Weight Training vs. Body Weight Exercises: A Comprehensive Comparison

Weight Training vs. Body Weight Exercises: A Comprehensive Comparison

When it comes to fitness, two popular approaches stand out: weight training and body weight exercises. Both methods offer numerous benefits and have their own set of drawbacks. In this blog, we will explore the pros and cons of each to help you decide which approach is best suited for your fitness goals.

Weight Training: Pros and Cons


  1. Muscle Growth: Weight training allows you to lift progressively heavier weights, which is essential for building muscle mass and strength. This can help sculpt your physique and improve your metabolism.

  2. Variety: The gym is equipped with a wide array of machines, free weights, and spaces providing endless exercise options to target specific muscle groups.

  3. Efficiency: With weights, you can quickly increase resistance to challenge yourself and achieve quicker results, particularly for muscle hypertrophy.

  4. Progress Tracking: Weights make it easier to track your progress by quantifying the load you lift, making it simple to measure your improvements.


  1. Cost and Access: Gym memberships and home gym equipment can be expensive. Access to weights may not be readily available for everyone.

  2. Injury Risk: Weightlifting can lead to injuries, especially if done improperly or with excessive weights. It's important to learn proper form and progressively increase loads to mitigate this risk.
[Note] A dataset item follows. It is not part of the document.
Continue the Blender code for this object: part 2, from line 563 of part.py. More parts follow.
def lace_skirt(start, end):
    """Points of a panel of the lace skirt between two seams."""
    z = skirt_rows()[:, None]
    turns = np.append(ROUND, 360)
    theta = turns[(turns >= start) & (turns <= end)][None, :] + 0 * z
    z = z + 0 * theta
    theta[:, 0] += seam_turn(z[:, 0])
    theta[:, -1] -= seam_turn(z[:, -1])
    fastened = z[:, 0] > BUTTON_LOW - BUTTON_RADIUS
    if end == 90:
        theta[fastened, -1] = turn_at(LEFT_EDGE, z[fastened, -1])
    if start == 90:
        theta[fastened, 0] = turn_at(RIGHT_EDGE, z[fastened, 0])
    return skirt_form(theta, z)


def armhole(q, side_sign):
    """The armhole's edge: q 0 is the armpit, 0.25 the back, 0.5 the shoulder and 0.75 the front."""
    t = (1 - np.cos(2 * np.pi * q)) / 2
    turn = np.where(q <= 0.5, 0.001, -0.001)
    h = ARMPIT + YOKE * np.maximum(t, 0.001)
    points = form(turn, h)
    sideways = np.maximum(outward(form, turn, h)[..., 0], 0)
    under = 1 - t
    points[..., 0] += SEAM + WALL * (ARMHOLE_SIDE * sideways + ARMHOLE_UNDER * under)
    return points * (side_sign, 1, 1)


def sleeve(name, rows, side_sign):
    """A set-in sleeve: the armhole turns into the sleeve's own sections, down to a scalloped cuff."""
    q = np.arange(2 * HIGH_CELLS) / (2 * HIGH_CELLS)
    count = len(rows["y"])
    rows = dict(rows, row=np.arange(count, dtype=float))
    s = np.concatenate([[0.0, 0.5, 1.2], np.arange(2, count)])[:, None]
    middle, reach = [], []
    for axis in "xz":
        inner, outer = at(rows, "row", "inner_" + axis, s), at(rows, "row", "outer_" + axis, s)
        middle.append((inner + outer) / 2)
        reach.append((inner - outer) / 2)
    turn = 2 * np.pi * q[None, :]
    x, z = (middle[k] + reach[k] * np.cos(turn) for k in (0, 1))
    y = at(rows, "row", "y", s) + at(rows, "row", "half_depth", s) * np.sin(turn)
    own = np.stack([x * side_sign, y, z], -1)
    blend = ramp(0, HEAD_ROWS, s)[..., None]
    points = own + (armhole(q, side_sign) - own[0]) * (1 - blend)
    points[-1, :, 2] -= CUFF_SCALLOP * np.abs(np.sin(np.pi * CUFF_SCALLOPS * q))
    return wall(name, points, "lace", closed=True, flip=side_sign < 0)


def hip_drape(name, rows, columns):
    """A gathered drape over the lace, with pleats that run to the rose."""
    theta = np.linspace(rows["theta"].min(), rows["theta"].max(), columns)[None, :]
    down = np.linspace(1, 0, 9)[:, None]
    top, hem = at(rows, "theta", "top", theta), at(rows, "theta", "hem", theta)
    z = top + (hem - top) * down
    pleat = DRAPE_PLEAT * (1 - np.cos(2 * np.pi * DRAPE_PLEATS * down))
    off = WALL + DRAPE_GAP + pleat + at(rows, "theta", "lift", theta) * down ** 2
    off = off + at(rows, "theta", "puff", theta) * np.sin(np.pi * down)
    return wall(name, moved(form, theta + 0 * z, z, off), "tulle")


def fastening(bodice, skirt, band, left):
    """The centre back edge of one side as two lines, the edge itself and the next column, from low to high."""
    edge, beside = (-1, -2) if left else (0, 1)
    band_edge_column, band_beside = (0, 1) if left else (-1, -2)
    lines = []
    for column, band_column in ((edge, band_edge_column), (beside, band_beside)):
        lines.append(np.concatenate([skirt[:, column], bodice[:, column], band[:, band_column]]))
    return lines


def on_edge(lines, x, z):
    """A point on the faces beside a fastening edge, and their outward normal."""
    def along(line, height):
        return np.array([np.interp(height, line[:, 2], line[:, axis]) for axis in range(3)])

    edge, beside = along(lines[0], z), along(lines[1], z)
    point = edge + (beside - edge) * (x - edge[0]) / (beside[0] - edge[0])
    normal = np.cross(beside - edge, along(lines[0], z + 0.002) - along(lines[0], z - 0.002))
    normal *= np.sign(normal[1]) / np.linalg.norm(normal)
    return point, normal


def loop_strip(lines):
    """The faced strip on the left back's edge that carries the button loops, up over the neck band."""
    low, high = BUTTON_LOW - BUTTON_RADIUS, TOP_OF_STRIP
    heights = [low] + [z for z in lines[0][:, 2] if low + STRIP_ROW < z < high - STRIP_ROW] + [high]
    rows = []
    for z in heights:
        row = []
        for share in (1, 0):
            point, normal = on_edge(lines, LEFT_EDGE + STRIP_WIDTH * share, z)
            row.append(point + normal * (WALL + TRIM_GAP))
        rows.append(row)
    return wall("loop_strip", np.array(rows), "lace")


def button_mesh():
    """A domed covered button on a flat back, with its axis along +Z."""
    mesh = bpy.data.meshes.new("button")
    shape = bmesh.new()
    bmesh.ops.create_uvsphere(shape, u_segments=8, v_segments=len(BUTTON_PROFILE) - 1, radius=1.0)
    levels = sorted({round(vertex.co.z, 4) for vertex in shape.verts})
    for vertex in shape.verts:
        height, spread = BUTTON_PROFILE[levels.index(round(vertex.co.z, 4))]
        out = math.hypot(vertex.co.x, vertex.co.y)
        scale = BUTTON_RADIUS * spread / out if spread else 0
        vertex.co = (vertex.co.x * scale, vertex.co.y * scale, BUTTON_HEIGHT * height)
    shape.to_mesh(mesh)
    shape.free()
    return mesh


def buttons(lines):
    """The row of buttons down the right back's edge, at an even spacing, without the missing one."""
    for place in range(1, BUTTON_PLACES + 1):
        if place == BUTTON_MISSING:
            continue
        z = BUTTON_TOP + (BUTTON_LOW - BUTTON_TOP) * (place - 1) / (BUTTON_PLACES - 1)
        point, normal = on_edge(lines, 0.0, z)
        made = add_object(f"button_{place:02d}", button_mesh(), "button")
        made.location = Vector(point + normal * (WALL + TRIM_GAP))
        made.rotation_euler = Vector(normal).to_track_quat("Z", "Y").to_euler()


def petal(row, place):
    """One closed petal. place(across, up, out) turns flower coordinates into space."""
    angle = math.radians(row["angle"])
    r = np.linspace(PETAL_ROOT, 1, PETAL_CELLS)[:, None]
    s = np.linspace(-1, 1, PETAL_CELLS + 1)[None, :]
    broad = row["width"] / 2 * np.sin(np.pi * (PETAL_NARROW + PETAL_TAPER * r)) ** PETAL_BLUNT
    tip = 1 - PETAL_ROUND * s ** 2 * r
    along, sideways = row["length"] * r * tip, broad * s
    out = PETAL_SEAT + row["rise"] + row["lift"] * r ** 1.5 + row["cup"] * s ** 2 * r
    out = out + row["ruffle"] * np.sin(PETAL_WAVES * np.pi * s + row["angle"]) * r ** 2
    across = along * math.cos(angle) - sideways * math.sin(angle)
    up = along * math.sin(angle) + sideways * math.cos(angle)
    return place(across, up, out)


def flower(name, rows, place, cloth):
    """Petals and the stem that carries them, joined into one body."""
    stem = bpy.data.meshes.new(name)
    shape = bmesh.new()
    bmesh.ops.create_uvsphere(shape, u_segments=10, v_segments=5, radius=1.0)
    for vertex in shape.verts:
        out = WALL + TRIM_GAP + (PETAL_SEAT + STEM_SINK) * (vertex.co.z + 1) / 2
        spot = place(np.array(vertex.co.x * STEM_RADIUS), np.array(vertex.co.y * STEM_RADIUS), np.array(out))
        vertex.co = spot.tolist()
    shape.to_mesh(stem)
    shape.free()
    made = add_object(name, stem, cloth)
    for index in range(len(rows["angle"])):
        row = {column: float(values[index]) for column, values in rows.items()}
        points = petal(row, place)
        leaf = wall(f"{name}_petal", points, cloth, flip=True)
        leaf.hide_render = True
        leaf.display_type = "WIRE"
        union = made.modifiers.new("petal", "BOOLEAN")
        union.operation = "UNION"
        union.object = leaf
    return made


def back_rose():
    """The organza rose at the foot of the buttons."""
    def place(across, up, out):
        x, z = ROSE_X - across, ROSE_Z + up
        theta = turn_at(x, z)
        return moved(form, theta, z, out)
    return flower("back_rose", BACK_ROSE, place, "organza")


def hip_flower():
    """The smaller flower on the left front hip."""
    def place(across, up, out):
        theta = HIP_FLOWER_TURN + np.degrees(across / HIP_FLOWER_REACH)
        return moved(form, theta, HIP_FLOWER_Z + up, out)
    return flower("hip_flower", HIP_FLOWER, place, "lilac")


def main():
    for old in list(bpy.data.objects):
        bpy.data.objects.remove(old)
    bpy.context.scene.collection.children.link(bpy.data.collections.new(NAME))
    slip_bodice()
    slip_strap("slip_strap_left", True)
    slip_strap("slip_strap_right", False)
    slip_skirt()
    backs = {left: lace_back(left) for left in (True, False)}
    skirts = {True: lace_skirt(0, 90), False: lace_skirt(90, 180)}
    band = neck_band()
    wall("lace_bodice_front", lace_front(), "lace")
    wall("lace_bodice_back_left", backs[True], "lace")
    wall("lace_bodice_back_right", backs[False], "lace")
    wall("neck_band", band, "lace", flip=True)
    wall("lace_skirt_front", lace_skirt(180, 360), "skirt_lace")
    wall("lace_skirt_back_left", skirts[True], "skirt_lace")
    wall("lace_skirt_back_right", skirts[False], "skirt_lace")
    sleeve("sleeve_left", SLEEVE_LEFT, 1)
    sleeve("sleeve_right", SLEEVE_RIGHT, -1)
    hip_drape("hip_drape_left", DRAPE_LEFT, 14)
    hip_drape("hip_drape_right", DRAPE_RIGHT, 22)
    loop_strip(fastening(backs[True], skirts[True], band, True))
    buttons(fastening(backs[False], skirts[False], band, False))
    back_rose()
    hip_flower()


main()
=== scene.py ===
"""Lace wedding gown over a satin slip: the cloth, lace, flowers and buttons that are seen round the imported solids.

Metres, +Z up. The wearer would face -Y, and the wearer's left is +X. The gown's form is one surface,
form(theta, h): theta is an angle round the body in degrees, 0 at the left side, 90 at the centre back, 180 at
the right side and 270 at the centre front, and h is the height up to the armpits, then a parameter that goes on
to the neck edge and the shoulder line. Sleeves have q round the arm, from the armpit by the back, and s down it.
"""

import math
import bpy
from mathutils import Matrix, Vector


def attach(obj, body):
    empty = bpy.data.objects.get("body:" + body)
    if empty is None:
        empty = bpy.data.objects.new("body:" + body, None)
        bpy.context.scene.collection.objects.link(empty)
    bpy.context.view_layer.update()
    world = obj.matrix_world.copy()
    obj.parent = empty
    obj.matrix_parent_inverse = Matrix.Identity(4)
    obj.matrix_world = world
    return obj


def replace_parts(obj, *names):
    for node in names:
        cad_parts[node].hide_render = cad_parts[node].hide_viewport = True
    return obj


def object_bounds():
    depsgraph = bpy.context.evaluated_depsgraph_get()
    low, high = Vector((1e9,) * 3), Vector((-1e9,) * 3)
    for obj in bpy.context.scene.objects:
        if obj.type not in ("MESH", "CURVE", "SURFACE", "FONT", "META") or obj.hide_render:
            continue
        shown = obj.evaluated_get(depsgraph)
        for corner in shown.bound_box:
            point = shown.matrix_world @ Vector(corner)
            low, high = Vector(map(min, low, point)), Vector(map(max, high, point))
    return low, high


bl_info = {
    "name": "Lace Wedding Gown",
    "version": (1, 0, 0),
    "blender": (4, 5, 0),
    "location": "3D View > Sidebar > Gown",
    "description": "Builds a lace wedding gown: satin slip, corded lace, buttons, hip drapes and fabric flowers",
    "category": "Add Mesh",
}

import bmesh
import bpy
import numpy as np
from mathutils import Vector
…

  3. Time Commitment: Weight training sessions typically require more time, which might not suit a busy lifestyle.

Body Weight Exercises: Pros and Cons


  1. Cost and Accessibility: Body weight exercises can be done anywhere, with no need for expensive equipment. You can exercise in the comfort of your home or even outdoors.
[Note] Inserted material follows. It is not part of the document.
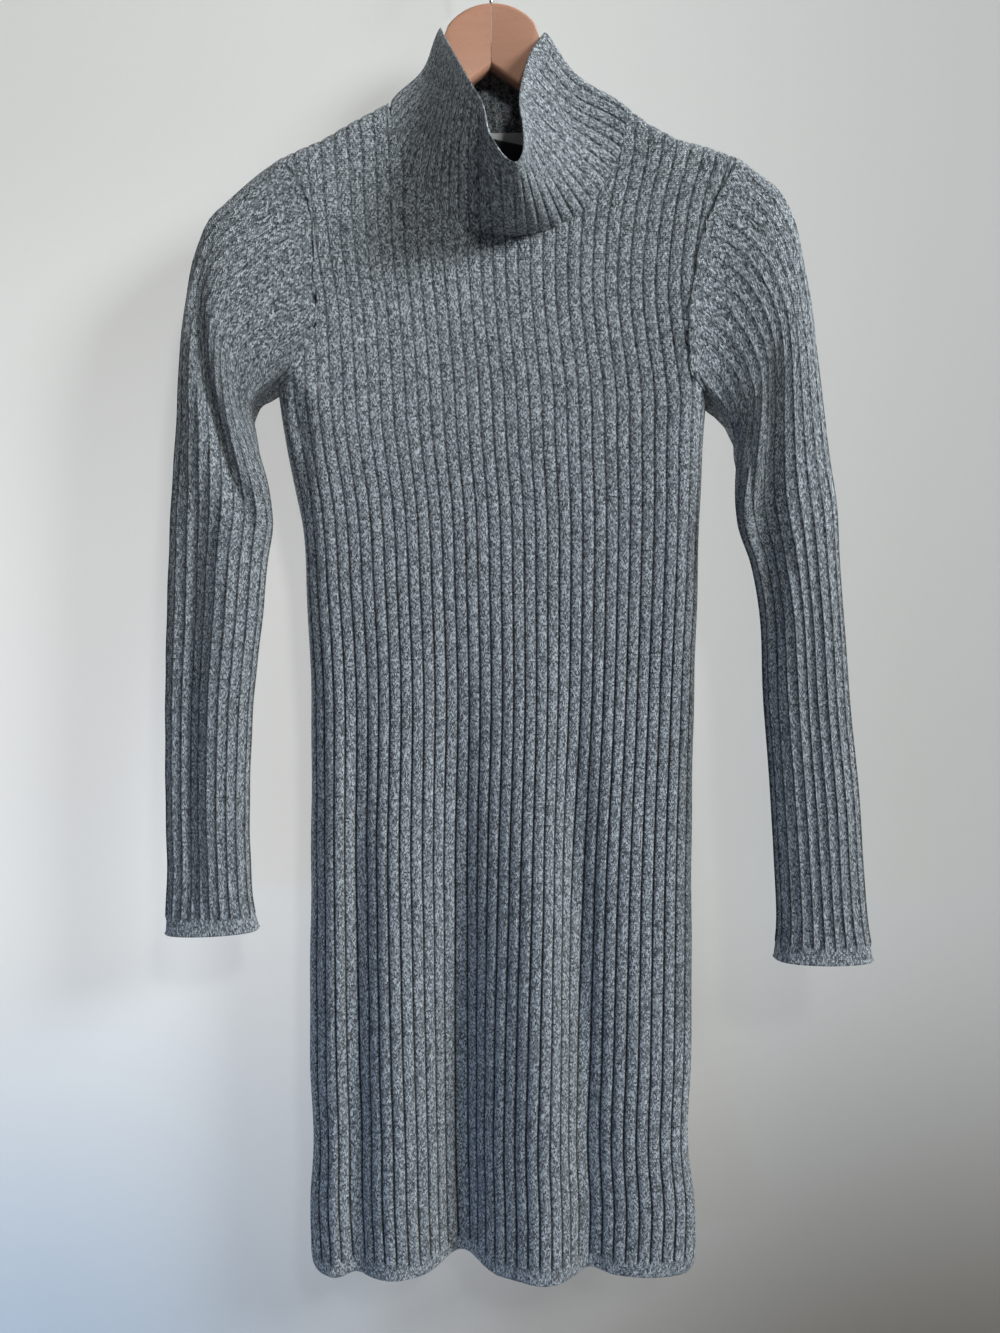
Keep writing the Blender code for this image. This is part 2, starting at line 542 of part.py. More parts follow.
def collar(front_edge, back_edge):
    """Collar rings, from the neckline's own points to the top edge."""
    seam = sewn_ring(front_edge, back_edge)
    front_share = np.linspace(0, 1, len(front_edge))
    back_share = np.linspace(0, 1, len(back_edge))[-2:0:-1]
    top = np.concatenate(
        [
            np.stack([smooth(front_share, COLLAR_TOP_FRONT["share"], COLLAR_TOP_FRONT[key]) for key in "xyz"], axis=1),
            np.stack([smooth(back_share, COLLAR_TOP_BACK["share"], COLLAR_TOP_BACK[key]) for key in "xyz"], axis=1),
        ]
    )
    from_middle = (2 * seam[:, 0] - NECK_LEFT[0] - NECK_RIGHT[0]) / (NECK_RIGHT[0] - NECK_LEFT[0])
    at_sides = np.clip(np.abs(from_middle), 0, 1) ** 4
    at_front = np.where(np.arange(len(seam)) < len(front_edge), 1 - at_sides, 0)
    rise = top - seam
    rise /= np.linalg.norm(rise, axis=1)[:, None]
    seam = seam + rise * (COLLAR_SEAM_GAP + COLLAR_SIDE_GAP * at_sides)[:, None]
    centre = (seam.mean(axis=0) + top.mean(axis=0)) / 2
    away = (seam + top) / 2 - centre
    away -= np.sum(away * rise, axis=1)[:, None] * rise
    away /= np.linalg.norm(away, axis=1)[:, None]
    share = np.linspace(0, 1, COLLAR_ROWS + 1)[:, None, None]
    arch = np.sin(math.pi * share)
    bulge = COLLAR_BULGE * at_front[None, :, None] * arch - COLLAR_HOLLOW * at_sides[None, :, None] * arch**2
    points = seam[None] * (1 - share) + top[None] * share + bulge * away[None]
    wall("collar", points, "grey_knit", closed_across=True, inwards=-1)


def patch(name, sizes, clear, finish):
    """A label: a piece of the back layer's inner face, moved in by its clearance."""
    x = np.linspace(sizes["left"], sizes["right"], 7)[None, :]
    z = np.linspace(sizes["top"], sizes["bottom"], 3)[:, None]
    x, z = np.broadcast_arrays(x, z - sizes["drop"] * (x - sizes["left"]) / (sizes["right"] - sizes["left"]))
    y = layer_y("back", x, z) - CLOTH - clear
    label = wall(name, np.stack([x, y, z], axis=-1), finish)
    label.modifiers["cloth"].thickness = sizes["thick"]


def loft(name, sections, finish):
    """Closed solid through rings of equal length, capped at both ends."""
    made = bmesh.new()
    rings = [[made.verts.new(point) for point in section] for section in sections]
    for before, after in zip(rings, rings[1:]):
        for k in range(len(before)):
            following = (k + 1) % len(before)
            made.faces.new((before[k], before[following], after[following], after[k]))
    made.faces.new(rings[0][::-1])
    made.faces.new(rings[-1])
    bmesh.ops.recalc_face_normals(made, faces=made.faces)
    mesh = bpy.data.meshes.new(name)
    made.to_mesh(mesh)
    made.free()
    return add_object(name, mesh, finish)


def hanger_section(x, top, bottom, half):
    """Upright rounded rectangle at one distance along the arm."""
    round_by = min(EDGE_ROUND, half * 0.85, (top - bottom) * 0.45)
    corners = ((half, top, 0), (-half, top, 1), (-half, bottom, 2), (half, bottom, 3))
    ring = []
    for y, z, quarter in corners:
        centre_y = y - math.copysign(round_by, y)
        centre_z = z - round_by if z == top else z + round_by
        for step in range(EDGE_STEPS + 1):
            angle = math.pi / 2 * (quarter + step / EDGE_STEPS)
            ring.append((x, centre_y + round_by * math.cos(angle), centre_z + round_by * math.sin(angle)))
    return ring


def hanger_arm(side):
    """One wooden half: a rounded top at the mitre, then the arm, swept forward."""
    outwards = -1 if side == "left" else 1
    hump_x = np.linspace(SEAM_GAP / 2, HANGER["x"][0], HUMP_SECTIONS + 1)[:-1]
    x = np.r_[hump_x, HANGER["x"]]
    top = np.r_[HUMP_CENTRE_Z + np.sqrt(HUMP_RADIUS**2 - hump_x**2), HANGER["top"]]
    bottom = np.r_[NOTCH_Z - NOTCH_SLOPE * hump_x, HANGER["bottom"]]
    half = np.r_[np.full(HUMP_SECTIONS, HANGER["half"][0]), HANGER["half"]]
    sections = []
    for values in zip(outwards * x, top, bottom, half):
        ring = hanger_section(*values)
        sections.append([(px, py + on_hanger(px), pz) for px, py, pz in ring])
    loft("hanger_arm_" + side, sections, "beech")


def hanger_hook():
    """Bent wire: up from the wood, out to one side, and round over the bearing point."""
    centre = (0.0, WIRE_RADIUS - HOOK_RADIUS)
    wood_top = HUMP_CENTRE_Z + HUMP_RADIUS + SEAM_GAP
    lead_in = math.radians(-60)
    route = [(0.0, wood_top), (0.0, wood_top + 0.006), (0.0, wood_top + 0.010)]
    start = (centre[0] + HOOK_RADIUS * math.cos(lead_in), centre[1] + HOOK_RADIUS * math.sin(lead_in))
    for share in (0.25, 0.5, 0.75):
        bow = math.sin(math.pi * share) * 0.0012
        x = start[0] * share * share * (3 - 2 * share)
        route.append((x + bow, route[2][1] + (start[1] - route[2][1]) * share))
    for angle in np.linspace(lead_in, math.radians(205), 28):
        route.append((centre[0] + HOOK_RADIUS * math.cos(angle), centre[1] + HOOK_RADIUS * math.sin(angle)))
    curve = bpy.data.curves.new("hanger_hook", "CURVE")
    curve.dimensions = "3D"
    curve.bevel_depth = WIRE_RADIUS
    curve.bevel_resolution = 2
    curve.use_fill_caps = True
    spline = curve.splines.new("POLY")
    spline.points.add(len(route) - 1)
    for point, (x, z) in zip(spline.points, route):
        point.co = (x, 0.0, z, 1.0)
    curve.materials.append(finish_of("steel"))
    hook = bpy.data.objects.new("hanger_hook", curve)
    bpy.data.collections["sweater_dress"].objects.link(hook)


def main():
    clear_scene()
    bpy.context.scene.collection.children.link(bpy.data.collections.new("sweater_dress"))
    front, front_edges = body_layer("front")
    back, back_edges = body_layer("back")
    lengths_of("front", front, "grey_knit", 1)
    lengths_of("back", back, "grey_knit", -1)
    for side in ("left", "right"):
        sleeve(side, front_edges[side], back_edges[side])
    collar(front_edges["neck"], back_edges["neck"])
    patch("neck_label", NECK_LABEL, LABEL_CLEAR, "white_label")
    patch("size_tab", SIZE_TAB, TAB_CLEAR, "black_tab")
    for side in ("left", "right"):
        hanger_arm(side)
    hanger_hook()


main()
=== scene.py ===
"""Sweater dress on its hanger: marled rib knit, labels, wood, wire and stage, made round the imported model.

Metres, +Z up, +X to the viewer's right, +Y away from the viewer. The origin is the point inside the top of
the hook that rests on a rail. Run it as a script: it is laid out as an add-on, with one operator for each
group of like pieces.
"""

import math

import bmesh
import bpy
import numpy as np
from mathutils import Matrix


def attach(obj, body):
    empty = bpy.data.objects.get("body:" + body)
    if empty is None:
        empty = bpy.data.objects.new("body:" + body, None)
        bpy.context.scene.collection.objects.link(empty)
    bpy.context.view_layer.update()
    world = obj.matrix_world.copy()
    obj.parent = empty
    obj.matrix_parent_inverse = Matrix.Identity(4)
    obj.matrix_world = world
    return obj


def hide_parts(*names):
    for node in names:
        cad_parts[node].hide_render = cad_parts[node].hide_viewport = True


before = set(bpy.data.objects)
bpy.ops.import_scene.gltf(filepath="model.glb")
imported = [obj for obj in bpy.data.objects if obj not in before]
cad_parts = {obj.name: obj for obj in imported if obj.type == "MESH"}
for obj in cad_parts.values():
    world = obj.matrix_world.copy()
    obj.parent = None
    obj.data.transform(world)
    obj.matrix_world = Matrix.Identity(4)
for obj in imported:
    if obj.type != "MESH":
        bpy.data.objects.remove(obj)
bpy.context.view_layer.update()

bl_info = {
    "name": "Sweater Dress on a Hanger",
    "version": (1, 0, 0),
    "blender": (4, 5, 0),
    "location": "3D View > Sidebar > Dress",
    "description": "Builds a rib-knit dress with a funnel neck, on a contoured wooden hanger",
    "category": "Add Mesh",
}

# The hanger: half its length, how far its tips come forward, its turn, and its rounded top
HANGER_HALF = 0.216
ARM_SWEEP = 0.028
ARM_SWEEP_POWER = 1.6
HANGER_TURN = math.radians(2.5)
HUMP_RADIUS = 0.042
HUMP_CENTRE_Z = -0.107
WIRE_RADIUS = 0.0016
HOOK_RADIUS = 0.0195
MITRE_GAP = 0.0003
HANGER = {
    "x": (0.0354, 0.0444, 0.0535, 0.066, 0.084, 0.108, 0.132, 0.152, 0.170, 0.190, 0.207, 0.216),
    "top": (
        *(-0.0862, -0.1125, -0.1345, -0.1510, -0.1610, -0.1705),
        *(-0.1835, -0.1950, -0.2070, -0.2240, -0.2395, -0.2500),
    ),
    "bottom": (
        *(-0.1432, -0.1499, -0.1567, -0.1665, -0.1805, -0.1950),
        *(-0.2085, -0.2190, -0.2295, -0.2445, -0.2580, -0.2620),
    ),
    "half": (0.0060, 0.0060, 0.0060, 0.0062, 0.0064, 0.0068, 0.0070, 0.0070, 0.0070, 0.0068, 0.0064, 0.0050),
}
NOTCH_Z = -0.1166
NOTCH_SLOPE = 0.75
WOOD_ROUND = 0.005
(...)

  2. Functional Strength: These exercises often mimic real-life movements, improving functional strength, flexibility, and balance.

  3. Low Injury Risk: When performed correctly, body weight exercises have a lower risk of injury compared to weightlifting. You use your body's natural range of motion.

  4. Cardiovascular Benefits: Many body weight exercises, like burpees and mountain climbers, can be adapted into high-intensity interval training (HIIT) workouts, offering excellent cardiovascular benefits.


  1. Limited Resistance: The primary limitation of body weight exercises is that your body weight remains constant. You can only make exercises more challenging by changing your body position or using additional tools like resistance bands.

  2. Muscle Building: While body weight exercises can increase muscle endurance and provide some muscle growth, they may not be as effective as weights for significant muscle hypertrophy.

  3. Plateauing: At a certain point, you may reach a plateau in your progress with body weight exercises because there is a limit to how much you can increase the challenge.

The choice between weight training and body weight exercises largely depends on your fitness goals, lifestyle, and personal preferences. If you're looking to build significant muscle mass and have access to a gym, weight training is the way to go. However, if you prioritize flexibility, functional strength, and overall fitness, body weight exercises are an excellent option, especially if you have limited resources.

The ideal approach often combines both methods, allowing you to enjoy the best of both worlds. For example, you can start with body weight exercises to improve your foundation and functional strength and then incorporate weight training for muscle hypertrophy. The key is to stay consistent and listen to your body to ensure a safe and effective fitness journey.